Ruth Bush notes in her article that the Pan-African Players were ‘a group led by London-based Sierra Leonean playwright Yulisa Amadu Pat Maddy that has left little trace’. Certainly there are no records comparable to the NTW archive, and Colin Chambers writes that Wind Versus Polygamy was the group’s only show. But we know from a Sunday Times diary item (6 March 1966) that the company that went to Dakar included Valerie Murray, Pearl Prescod and… Earl Cameron.
By this point Obi Egbuna had also started to contribute occasional book reviews to the Sunday Times, and he had become increasingly involved in political activism, a journey celebrated by his son, Obi Egbuna Jr., in a 2014 interview in the San Francisco Bay View National Black Newspaper, ‘Looking at the life of freedom fighter Obi Egbuna Sr.’:
My father’s political career started when he came to the U.K. with his heart set on becoming an electrical engineer, and, like the great lawyer Charles Hamilton Houston who taught Thurgood Marshall, realized he must become a social engineer. That concept and approach to struggle for daughters and sons never grows old, because our former colonial and slave masters want us to abandon social science altogether. This means we will never overcome mental enslavement and bondage.
My father realized the ships of our cultural and political armies must sail in the same direction. It started when he became a member of the Universal Colored Peoples Association. He wrote the Black Power Manifesto and after Kwame Ture’s visit to the Dialectics of Liberation conference, the Black Panther Party was officially launched in Britain. This was only three years after my father wrote Wind Versus Polygamy.
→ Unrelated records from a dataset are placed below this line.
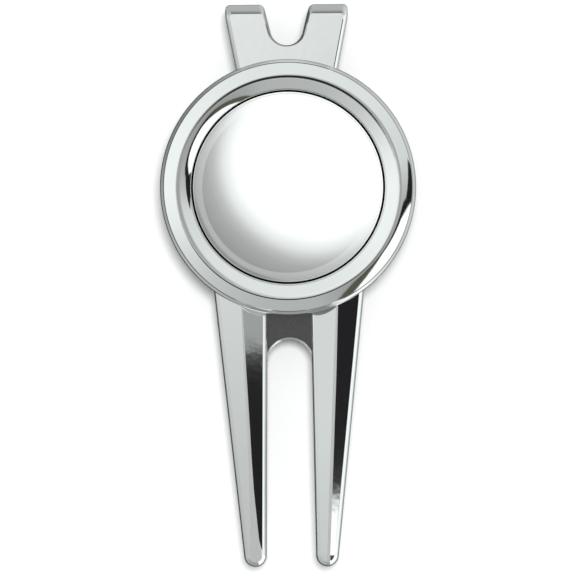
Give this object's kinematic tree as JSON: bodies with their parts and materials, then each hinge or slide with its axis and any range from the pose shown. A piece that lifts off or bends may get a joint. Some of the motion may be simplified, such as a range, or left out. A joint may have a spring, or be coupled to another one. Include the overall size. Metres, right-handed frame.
{
  "type": "golf divot repair tool",
  "caption": "Two-tined golf divot repair tool with a round head that holds a magnetic ball marker, a notched top and a sprung belt clip on its back.",
  "frame": {"origin": "on the ball marker's axis, in the flat outer face of the belt clip that the tool rests on", "axes": "+X to the tool's right, +Y towards the notched top, +Z out of the face; the tines point along -Y"},
  "size_m": [0.0336, 0.0739, 0.0104],
  "materials": {
    "chrome_plating": "bright chrome plate on a zinc casting",
    "magnet_nickel": "nickel plate",
    "magnet_glue": "cured epoxy",
    "cup_steel": "nickel-plated stamping",
    "sticky_film": "pressure-sensitive adhesive",
    "white_print": "plain printed vinyl",
    "clear_resin": "clear domed resin",
    "clip_steel": "satin nickel-plated spring steel",
    "pin_steel": "turned steel",
    "spring_steel": "drawn spring wire"
  },
  "bodies": {
    "tool": {"tool_body": "chrome_plating", "magnet": "magnet_nickel", "magnet_glue": "magnet_glue", "clip_torsion_spring": "spring_steel"},
    "marker": {"marker_cup": "cup_steel", "marker_sticky_film": "sticky_film", "marker_print": "white_print", "marker_dome": "clear_resin"},
    "clip": {"clip_lever": "clip_steel", "clip_hinge_pin": "pin_steel"}
  },
  "joints": [
    {"name": "marker_lift", "type": "slide", "parent": "tool", "child": "marker", "axis": [0, 0, 1], "range_m": [0, 0.02]},
    {"name": "clip_hinge", "type": "hinge", "parent": "tool", "child": "clip", "pos_m": [0, 0.0125, 0.0033], "axis": [1, 0, 0], "range_deg": [0, 24], "stiffness_Nm_per_rad": 0.08, "springref_deg": -20.05, "deforming": ["clip_torsion_spring"]}
  ]
}
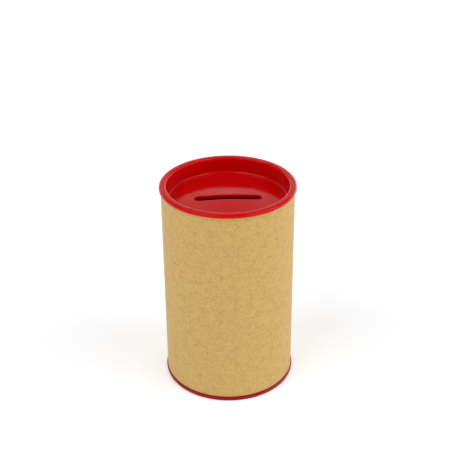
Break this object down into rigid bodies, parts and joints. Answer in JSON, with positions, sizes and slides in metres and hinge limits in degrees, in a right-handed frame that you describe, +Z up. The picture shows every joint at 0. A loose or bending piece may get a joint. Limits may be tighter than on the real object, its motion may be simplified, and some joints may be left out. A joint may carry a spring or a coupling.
{
  "type": "collection box",
  "caption": "Round card collection box wrapped in kraft paper, with a recessed, slotted red plastic plug lid and a red plastic plug base.",
  "frame": {"origin": "centre of the base, on the surface that the box stands on", "axes": "+Z up along the tube, +X along the coin slot, -Y towards the viewer, opposite the wrap's overlap"},
  "size_m": [0.0772, 0.0772, 0.1223],
  "materials": {
    "red_plastic": "glossy moulded",
    "kraft_paper": "natural brown, uncoated",
    "tube_board": "raw, spiral wound",
    "liner_paper": "uncoated"
  },
  "bodies": {
    "base": {"base_cap": "red_plastic"},
    "tube": {"kraft_wrap": "kraft_paper", "outer_board_ply": "tube_board", "middle_board_ply": "tube_board", "inner_board_ply": "tube_board", "liner_ply": "liner_paper"},
    "lid": {"lid": "red_plastic"}
  },
  "joints": [
    {"name": "tube_pull", "type": "slide", "parent": "base", "child": "tube", "axis": [0, 0, 1], "range_m": [0, 0.03]},
    {"name": "lid_pull", "type": "slide", "parent": "tube", "child": "lid", "axis": [0, 0, 1], "range_m": [0, 0.03]}
  ]
}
I’m going to continue the story of Obi Egbuna in a subsequent post, talking about his activism, arrest and detention for nearly six months without trial, but for the moment let me add three footnotes. The first is this BBC photograph of Egbuna in a radio studio with Peggy Ashcroft (reproduced from the Bay View article). Ashcroft is not listed in Radio Times as being associated with the Home Service production of Wind Versus Polygamy, and the date and occasion of this image are currently unknown (any additional information would be gratefully received).
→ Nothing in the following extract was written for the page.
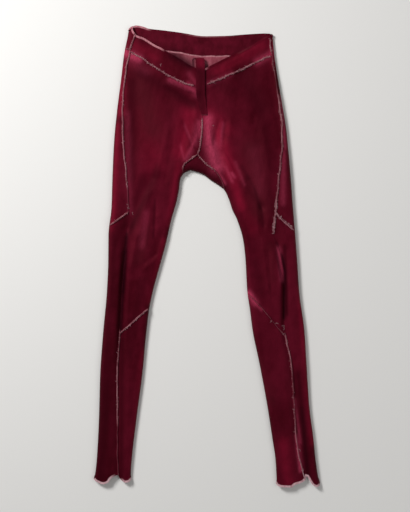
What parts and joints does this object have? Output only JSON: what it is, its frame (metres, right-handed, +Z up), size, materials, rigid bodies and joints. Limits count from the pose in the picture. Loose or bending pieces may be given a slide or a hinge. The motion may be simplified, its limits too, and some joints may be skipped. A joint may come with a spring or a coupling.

Obi Egbuna’s papers are held by The New York Public Library Schomburg Center for Research in Black Culture, Manuscripts, Archives and Rare Books Division, and a detailed outline of them is available as a .pdf here. They would appear to be a rich resource that deserves the detailed attention of scholars (including me, perhaps, one day, if I ever cross the Atlantic again…).
And then there has to be a note of deep regret about the fate of the Theatre 625 production of Wind Versus Polygamy. Despite it being recorded by the BBC in colour in 1968, shown again in 1970 and once more in 1971, and thus surviving for some three years, it has no presence in the archive today. The other six plays repeated for Play for Today in 1971 all exist as plays that can watched today – and tomorrow. But at some point, like so many other recordings from the 1960s and early 1970s, this drama featuring Earl Cameron and others speaking Obi Egbuna’s lines was wiped, presumably simply to save shelf space and the cost of a 2-inch videotape. A key fragment of television history and of Black culture in post-war Britain is lost forever.